- _Your instructions_
Look in the data below for the line that contains "world = obj.matrix_world.copy()". Copy that line and the remaining lines exactly.

================

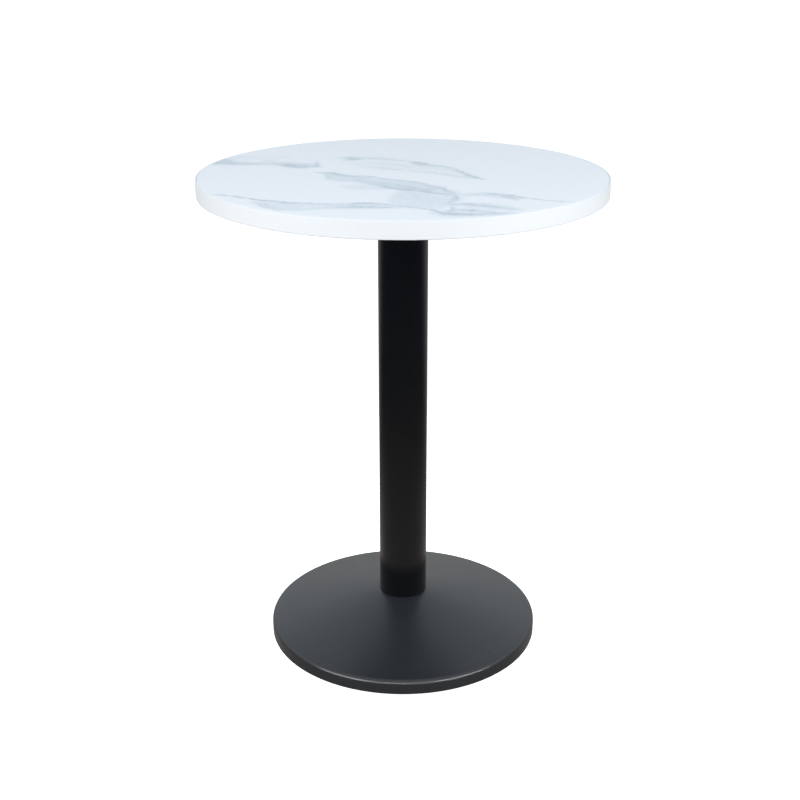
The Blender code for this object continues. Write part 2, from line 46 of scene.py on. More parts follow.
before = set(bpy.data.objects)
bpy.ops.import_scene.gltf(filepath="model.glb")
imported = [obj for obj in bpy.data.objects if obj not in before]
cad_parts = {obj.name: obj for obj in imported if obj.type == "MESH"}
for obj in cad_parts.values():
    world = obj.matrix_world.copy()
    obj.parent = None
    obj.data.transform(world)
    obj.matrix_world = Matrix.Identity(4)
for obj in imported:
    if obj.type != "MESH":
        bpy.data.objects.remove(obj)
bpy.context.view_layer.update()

================

- _Solution_
    world = obj.matrix_world.copy()
    obj.parent = None
    obj.data.transform(world)
    obj.matrix_world = Matrix.Identity(4)
for obj in imported:
    if obj.type != "MESH":
        bpy.data.objects.remove(obj)
bpy.context.view_layer.update()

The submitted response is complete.